On 9 Dec 2014, at 1:36am, David Barrett <dbarr...@expensify.com> wrote:

> *Re: Why VACUUM.*  We vacuum weekly.  This particular database is a
> "rolling journal" -- we are constantly adding new rows to the end of the
> table, and every week we truncate off the head of the journal to only keep
> 3M rows at the "tail".  Given that we're truncating the "head", without
> vacuuming we'd be inserting the new rows at the "front" of the database
> with the old rows at the "end" -- and then each truncation would leave the
> database more and more fragmented.  Granted, this is on SSDs so the
> fragmentation doesn't matter a *ton*, but it just adds up and gets worse
> over time.  Anyway, agreed it's not the most important thing to do, but all
> things being equal I'd like to do it if I can to keep things clean and
> snappy.

Okay.  I have some great news for you.  You can completely ignore VACUUMing 
without any time or space drawbacks.  You're wasting your time and using up the 
life of your SSD for no advantage.

Fragmentation ceases to become a problem when you move from rotating disks to 
SSD.  SSD is a truly random access medium.  It's no faster to access block b 
then block b+1 than it is block b then block b+1000.  Two contiguous blocks 
used to be faster in rotating disks only because there is a physical read/write 
head and it will already be in the right place.  SSDs have no read/write head.  
It's all solid state and accessing one block is no faster than another.

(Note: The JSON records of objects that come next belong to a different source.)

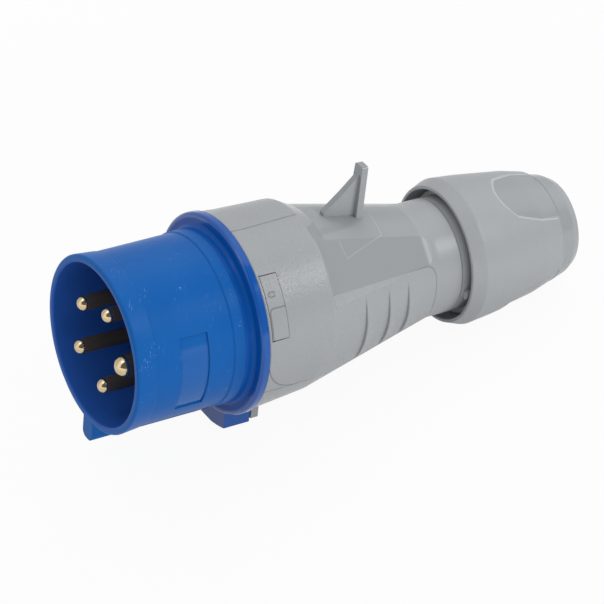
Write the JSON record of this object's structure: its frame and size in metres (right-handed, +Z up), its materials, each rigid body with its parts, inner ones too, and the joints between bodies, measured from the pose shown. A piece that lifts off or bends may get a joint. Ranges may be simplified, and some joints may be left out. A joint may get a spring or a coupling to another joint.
{
  "type": "industrial pin and sleeve plug",
  "caption": "Blue industrial pin and sleeve plug with keyed sleeve, domed brass contacts, grey bayonet handle with stop fin, lock tab and loosened cable gland nut.",
  "frame": {"origin": "centre of the flange's front face, on the axis of the sleeve", "axes": "+X along the axis from the contacts to the cable end, +Z up through the fin, away from the key and the retaining lug"},
  "size_m": [0.1748, 0.0664, 0.0808],
  "materials": {
    "blue_plastic": "semi-gloss moulded, lightly scuffed",
    "grey_plastic": "fine spark-eroded texture, smooth scoops",
    "carrier_plastic": "moulded, satin",
    "inner_grey_plastic": "moulded, satin",
    "contact_brass": "turned, bright",
    "screw_steel": "zinc plated",
    "seal_rubber": "matt",
    "grommet_rubber": "matt"
  },
  "bodies": {
    "front": {"sleeve_housing": "blue_plastic", "contact_carrier": "carrier_plastic", "pin_earth": "contact_brass", "pin_l1": "contact_brass", "pin_l2": "contact_brass", "pin_l3": "contact_brass", "pin_n": "contact_brass", "terminal_screw_earth": "screw_steel", "terminal_screw_l1": "screw_steel", "terminal_screw_l2": "screw_steel", "terminal_screw_l3": "screw_steel", "terminal_screw_n": "screw_steel", "carrier_retainer": "carrier_plastic", "retainer_screw": "screw_steel", "housing_seal": "seal_rubber"},
    "handle": {"handle": "grey_plastic", "lock_pin": "screw_steel", "clamp_cage": "inner_grey_plastic", "cable_grommet": "grommet_rubber"},
    "lock_tab": {"lock_tab": "grey_plastic"},
    "washer": {"slip_washer": "inner_grey_plastic"},
    "nut": {"gland_nut": "grey_plastic"}
  },
  "joints": [
    {"name": "handle_turn", "type": "hinge", "parent": "front", "child": "handle", "pos_m": [0, 0, 0], "axis": [-1, 0, 0], "range_deg": [0, 30]},
    {"name": "tab_press", "type": "hinge", "parent": "handle", "child": "lock_tab", "pos_m": [0.00725, -0.02091, 0.02363], "axis": [1, 0, 0], "range_deg": [0, 4], "stiffness_Nm_per_rad": 0.3, "springref_deg": -2.86},
    {"name": "nut_travel", "type": "slide", "parent": "handle", "child": "washer", "axis": [1, 0, 0], "range_m": [-0.0048, 0.005]},
    {"name": "nut_turn", "type": "hinge", "parent": "washer", "child": "nut", "pos_m": [0.11, 0, 0], "axis": [1, 0, 0], "range_deg": [-570, 594]}
  ],
  "couplings": [
    {"joint": "nut_travel", "follows": "nut_turn", "m_per_rad": 0.00047746}
  ]
}
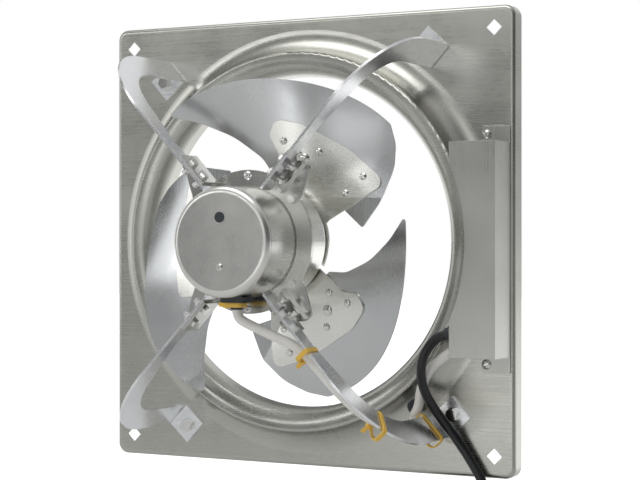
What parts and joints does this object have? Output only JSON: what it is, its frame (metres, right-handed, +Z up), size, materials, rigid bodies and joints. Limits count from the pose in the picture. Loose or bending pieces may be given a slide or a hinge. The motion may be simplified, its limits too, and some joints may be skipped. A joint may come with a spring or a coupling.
{
  "type": "exhaust fan",
  "caption": "Square stainless panel exhaust fan: bell-ring plate, hook stays holding the motor in front, twisted-blade impeller, terminal box and corded plug.",
  "frame": {"origin": "centre of the four mounting holes, on the wall plane (the rear edge of the plate's flange)", "axes": "+Y into the wall, the way the air goes; +Z up; +X to the right seen from the motor side"},
  "size_m": [0.4107, 0.1677, 0.5914],
  "materials": {
    "plate_steel": "satin pressed stainless",
    "stay_steel": "satin stainless strip",
    "bracket_steel": "satin stainless",
    "box_steel": "satin stainless",
    "cup_steel": "satin drawn stainless",
    "blade_steel": "fine satin stainless",
    "spider_steel": "satin stainless",
    "fastener_steel": "bright stainless",
    "bearing_steel": "ground steel",
    "hub_alloy": "turned aluminium",
    "core_iron": "stacked laminations",
    "winding": "varnished copper",
    "black_rubber": "matt",
    "cord_black": "satin sheath",
    "sleeve_white": "soft glass sleeve",
    "tie_yellow": "nylon",
    "plug_brass": "bright",
    "capacitor_plastic": "moulded"
  },
  "bodies": {
    "frame": {"cable_ties": "tie_yellow", "capacitor": "capacitor_plastic", "capacitor_strap": "bracket_steel", "coil_ties": "tie_yellow", "cord_gland": "black_rubber", "cover_plug": "black_rubber", "cover_screw": "fastener_steel", "flange_bolts": "fastener_steel", "flange_nuts": "fastener_steel", "flange_screws": "fastener_steel", "front_bearing_outer_ring": "bearing_steel", "lead_boot": "black_rubber", "lead_sleeve": "sleeve_white", "motor_bracket": "bracket_steel", "motor_front_cover": "cup_steel", "motor_rear_cover": "cup_steel", "mounting_plate": "plate_steel", "plate_grommet": "black_rubber", "plug_body": "cord_black", "plug_pins": "plug_brass", "power_cord": "cord_black", "power_cord_coil": "cord_black", "power_cord_end": "cord_black", "rear_bearing_outer_ring": "bearing_steel", "stator_core": "core_iron", "stator_windings": "winding", "stay_bolts": "fastener_steel", "stay_foot_bolts": "fastener_steel", "stay_foot_nuts": "fastener_steel", "stay_lower_left": "stay_steel", "stay_lower_right": "stay_steel", "stay_nuts": "fastener_steel", "stay_upper_left": "stay_steel", "stay_upper_right": "stay_steel", "terminal_block": "capacitor_plastic", "terminal_box_base": "bracket_steel", "terminal_box_cover": "box_steel", "terminal_box_screws": "fastener_steel", "terminal_screws": "fastener_steel", "wave_washer": "fastener_steel"},
    "impeller": {"rotor_core": "core_iron", "motor_shaft": "bearing_steel", "front_bearing_inner_ring": "bearing_steel", "front_bearing_balls": "bearing_steel", "rear_bearing_inner_ring": "bearing_steel", "rear_bearing_balls": "bearing_steel", "impeller_spider": "spider_steel", "impeller_hub": "hub_alloy", "shaft_collar": "fastener_steel", "shaft_washer": "fastener_steel", "shaft_nut": "fastener_steel", "blade_rivets": "fastener_steel", "hub_rivets": "fastener_steel", "blade_1": "blade_steel", "blade_2": "blade_steel", "blade_3": "blade_steel"}
  },
  "joints": [
    {"name": "fan_spin", "type": "hinge", "parent": "frame", "child": "impeller", "pos_m": [0, -0.06, 0], "axis": [0, 1, 0], "continuous": true}
  ]
}
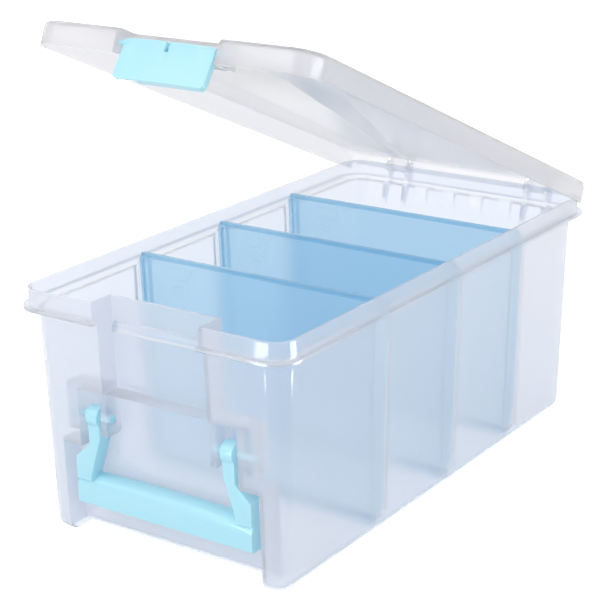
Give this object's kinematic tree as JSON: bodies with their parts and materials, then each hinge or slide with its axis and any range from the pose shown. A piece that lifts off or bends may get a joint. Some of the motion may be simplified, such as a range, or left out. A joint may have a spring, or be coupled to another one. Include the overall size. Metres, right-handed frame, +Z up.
{
  "type": "craft storage box",
  "caption": "Tall translucent storage box with a hinged lid, front latch, drop handle and lift-out dividers in pressed guides.",
  "frame": {"origin": "centre of the tub's flat underside", "axes": "+Z up, -Y towards the front with the latch and handle, +X to the right seen from the front"},
  "size_m": [0.2072, 0.396, 0.325],
  "materials": {
    "clear_plastic": "frosted translucent moulded plastic",
    "aqua_plastic": "satin opaque moulded plastic",
    "blue_plastic": "tinted translucent moulded plastic"
  },
  "bodies": {
    "tub": {"tub": "clear_plastic"},
    "lid": {"lid": "clear_plastic"},
    "latch": {"latch": "aqua_plastic"},
    "handle": {"handle": "aqua_plastic"},
    "divider_front": {"divider_front": "blue_plastic"},
    "divider_middle": {"divider_middle": "blue_plastic"},
    "divider_back": {"divider_back": "blue_plastic"}
  },
  "joints": [
    {"name": "lid_hinge", "type": "hinge", "parent": "tub", "child": "lid", "pos_m": [0, 0.197, 0.1608], "axis": [-1, 0, 0], "range_deg": [-23.9, 81.1]},
    {"name": "latch_hinge", "type": "hinge", "parent": "lid", "child": "latch", "pos_m": [0, -0.15541, 0.31631], "axis": [-1, 0, 0], "range_deg": [-11.5, 70]},
    {"name": "handle_hinge", "type": "hinge", "parent": "tub", "child": "handle", "pos_m": [0, -0.177, 0.0838], "axis": [-1, 0, 0], "range_deg": [0, 95]},
    {"name": "divider_front_slide", "type": "slide", "parent": "tub", "child": "divider_front", "axis": [0, 0, 1], "range_m": [0, 0.125]},
    {"name": "divider_middle_slide", "type": "slide", "parent": "tub", "child": "divider_middle", "axis": [0, 0, 1], "range_m": [0, 0.086]},
    {"name": "divider_back_slide", "type": "slide", "parent": "tub", "child": "divider_back", "axis": [0, 0, 1], "range_m": [0, 0.048]}
  ]
}
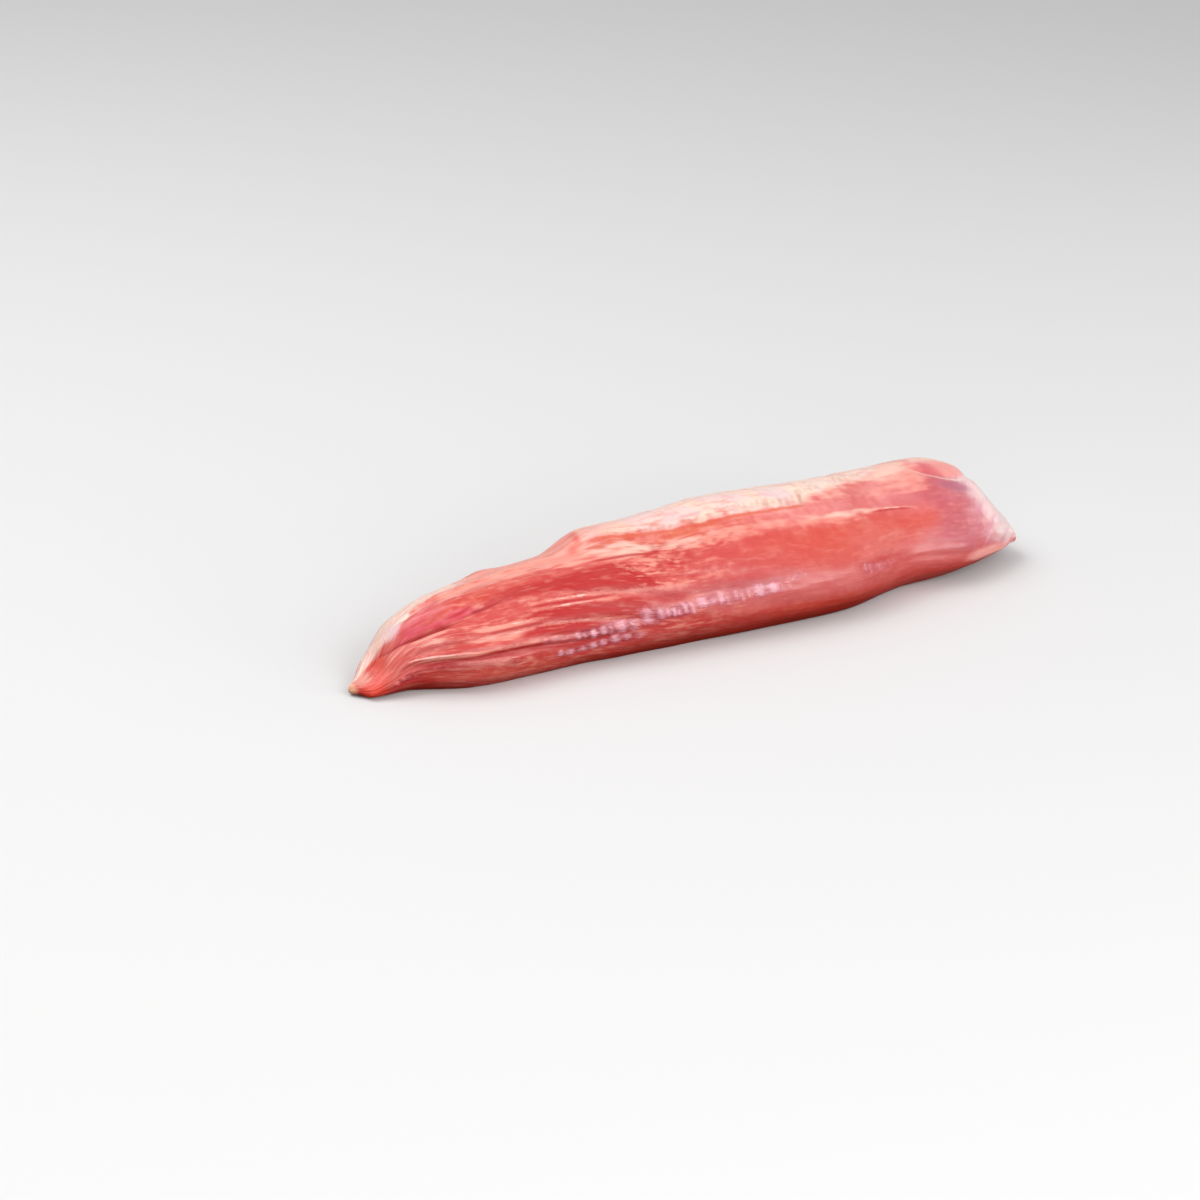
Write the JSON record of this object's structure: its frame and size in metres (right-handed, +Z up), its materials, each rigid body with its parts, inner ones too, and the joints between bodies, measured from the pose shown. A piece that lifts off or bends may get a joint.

Delete old rows and you'll release space.  Insert new rows and they'll take up 
the space released.  Don't worry about the internal 'neatness' of the file.  
Over a long series of operations you might see an extra block used from time to 
time.  But it will be either zero or one extra block per table/index.  No more 
than that.  A messy internal file structure might niggle the OCD side of your 
nature but that's the only disadvantage.

Also, SSD drives wear out fast.  We don't have good figures yet for 
mass-produced drives (manufacturers introduce new models faster than the old 
ones wear out, so it's hard to gather stats) but typical figures show a drive 
failing in from 2,000 to 3,000 write cycles of each single block.  Your drive 
does something called 'wear levelling' and it has a certain number of blocks 
spare and will automatically swap them in when the first blocks fail, but after 
that your drive is smoke.  And VACUUM /thrashes/ a drive, doing huge amounts of 
reading and writing as it rebuilds tables and indexes.  You don't want to do 
something like that on an SSD without a good reason.

So maybe once every few years, or perhaps if you have another more complicated 
maintenance routine which already takes up lots of time, do a VACUUM then.  But 
it doesn't really matter if you never VACUUM.  (Which is entirely unlike my 
home, dammit.)

Simon.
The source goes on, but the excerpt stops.